DATA RECORDS:
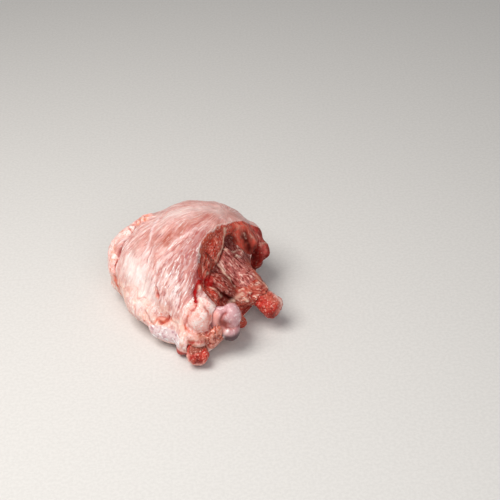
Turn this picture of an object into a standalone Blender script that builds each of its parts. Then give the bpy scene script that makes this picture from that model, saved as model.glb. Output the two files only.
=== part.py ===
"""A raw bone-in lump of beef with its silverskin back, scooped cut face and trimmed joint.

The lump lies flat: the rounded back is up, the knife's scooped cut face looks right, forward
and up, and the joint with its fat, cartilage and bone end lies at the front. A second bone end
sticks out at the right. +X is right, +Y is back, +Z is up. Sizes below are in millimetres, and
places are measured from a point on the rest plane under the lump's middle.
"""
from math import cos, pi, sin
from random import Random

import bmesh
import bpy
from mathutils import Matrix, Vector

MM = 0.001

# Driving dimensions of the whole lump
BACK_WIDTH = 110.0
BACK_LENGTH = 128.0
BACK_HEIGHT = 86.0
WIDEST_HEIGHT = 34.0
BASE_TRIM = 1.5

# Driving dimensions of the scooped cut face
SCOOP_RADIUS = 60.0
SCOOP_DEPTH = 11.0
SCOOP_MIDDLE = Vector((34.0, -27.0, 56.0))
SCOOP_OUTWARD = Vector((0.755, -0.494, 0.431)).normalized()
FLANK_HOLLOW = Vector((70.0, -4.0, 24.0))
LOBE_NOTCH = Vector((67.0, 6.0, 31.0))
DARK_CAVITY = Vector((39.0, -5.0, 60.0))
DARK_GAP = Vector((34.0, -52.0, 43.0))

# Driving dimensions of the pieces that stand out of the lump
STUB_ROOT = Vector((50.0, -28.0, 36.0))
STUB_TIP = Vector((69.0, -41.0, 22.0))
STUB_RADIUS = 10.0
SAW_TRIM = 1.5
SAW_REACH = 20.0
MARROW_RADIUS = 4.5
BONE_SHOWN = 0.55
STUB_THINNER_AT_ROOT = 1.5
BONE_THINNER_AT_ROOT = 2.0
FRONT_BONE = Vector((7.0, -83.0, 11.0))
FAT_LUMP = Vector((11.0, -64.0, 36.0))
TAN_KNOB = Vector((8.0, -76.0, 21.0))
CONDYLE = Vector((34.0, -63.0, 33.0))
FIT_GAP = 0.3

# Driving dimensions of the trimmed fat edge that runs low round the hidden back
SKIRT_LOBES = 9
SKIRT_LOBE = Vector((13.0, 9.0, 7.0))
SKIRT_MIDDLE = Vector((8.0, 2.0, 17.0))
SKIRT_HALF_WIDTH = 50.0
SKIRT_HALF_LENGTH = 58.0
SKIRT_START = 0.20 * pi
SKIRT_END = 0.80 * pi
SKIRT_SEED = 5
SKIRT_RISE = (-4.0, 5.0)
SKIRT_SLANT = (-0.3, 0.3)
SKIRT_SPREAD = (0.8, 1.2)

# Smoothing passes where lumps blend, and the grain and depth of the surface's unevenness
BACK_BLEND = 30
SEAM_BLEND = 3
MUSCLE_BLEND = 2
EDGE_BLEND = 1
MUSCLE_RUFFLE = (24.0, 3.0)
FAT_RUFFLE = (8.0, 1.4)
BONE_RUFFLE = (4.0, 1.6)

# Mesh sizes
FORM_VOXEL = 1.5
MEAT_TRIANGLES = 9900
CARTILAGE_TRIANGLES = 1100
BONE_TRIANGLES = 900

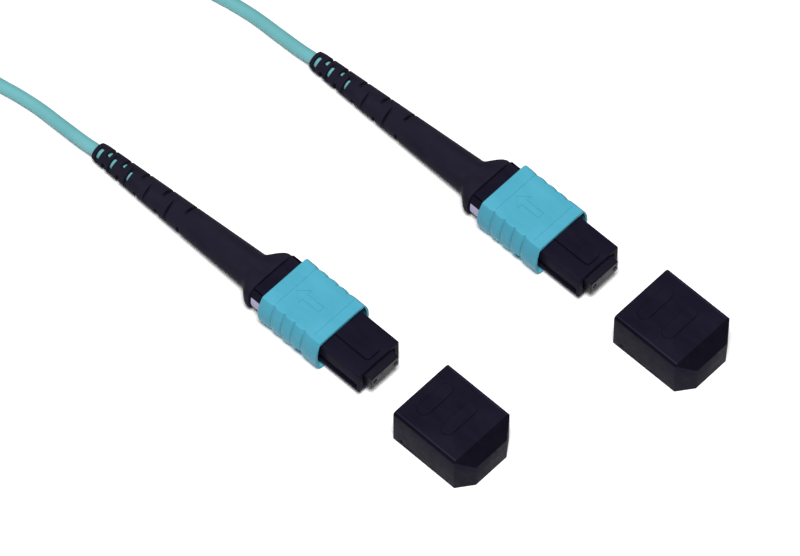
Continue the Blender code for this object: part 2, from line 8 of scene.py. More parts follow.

THE EXERCISE:
The lines from the top of the data above down to the line containing "FIT_GAP = 0.3" are to be copied exactly; no other line should appear.

THE ANSWER:
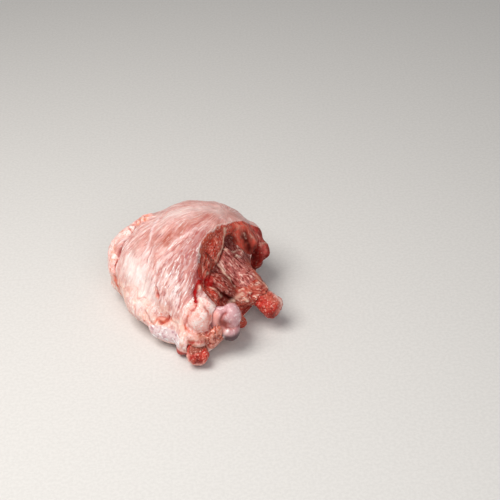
Turn this picture of an object into a standalone Blender script that builds each of its parts. Then give the bpy scene script that makes this picture from that model, saved as model.glb. Output the two files only.
=== part.py ===
"""A raw bone-in lump of beef with its silverskin back, scooped cut face and trimmed joint.

The lump lies flat: the rounded back is up, the knife's scooped cut face looks right, forward
and up, and the joint with its fat, cartilage and bone end lies at the front. A second bone end
sticks out at the right. +X is right, +Y is back, +Z is up. Sizes below are in millimetres, and
places are measured from a point on the rest plane under the lump's middle.
"""
from math import cos, pi, sin
from random import Random

import bmesh
import bpy
from mathutils import Matrix, Vector

MM = 0.001

# Driving dimensions of the whole lump
BACK_WIDTH = 110.0
BACK_LENGTH = 128.0
BACK_HEIGHT = 86.0
WIDEST_HEIGHT = 34.0
BASE_TRIM = 1.5

# Driving dimensions of the scooped cut face
SCOOP_RADIUS = 60.0
SCOOP_DEPTH = 11.0
SCOOP_MIDDLE = Vector((34.0, -27.0, 56.0))
SCOOP_OUTWARD = Vector((0.755, -0.494, 0.431)).normalized()
FLANK_HOLLOW = Vector((70.0, -4.0, 24.0))
LOBE_NOTCH = Vector((67.0, 6.0, 31.0))
DARK_CAVITY = Vector((39.0, -5.0, 60.0))
DARK_GAP = Vector((34.0, -52.0, 43.0))

# Driving dimensions of the pieces that stand out of the lump
STUB_ROOT = Vector((50.0, -28.0, 36.0))
STUB_TIP = Vector((69.0, -41.0, 22.0))
STUB_RADIUS = 10.0
SAW_TRIM = 1.5
SAW_REACH = 20.0
MARROW_RADIUS = 4.5
BONE_SHOWN = 0.55
STUB_THINNER_AT_ROOT = 1.5
BONE_THINNER_AT_ROOT = 2.0
FRONT_BONE = Vector((7.0, -83.0, 11.0))
FAT_LUMP = Vector((11.0, -64.0, 36.0))
TAN_KNOB = Vector((8.0, -76.0, 21.0))
CONDYLE = Vector((34.0, -63.0, 33.0))
FIT_GAP = 0.3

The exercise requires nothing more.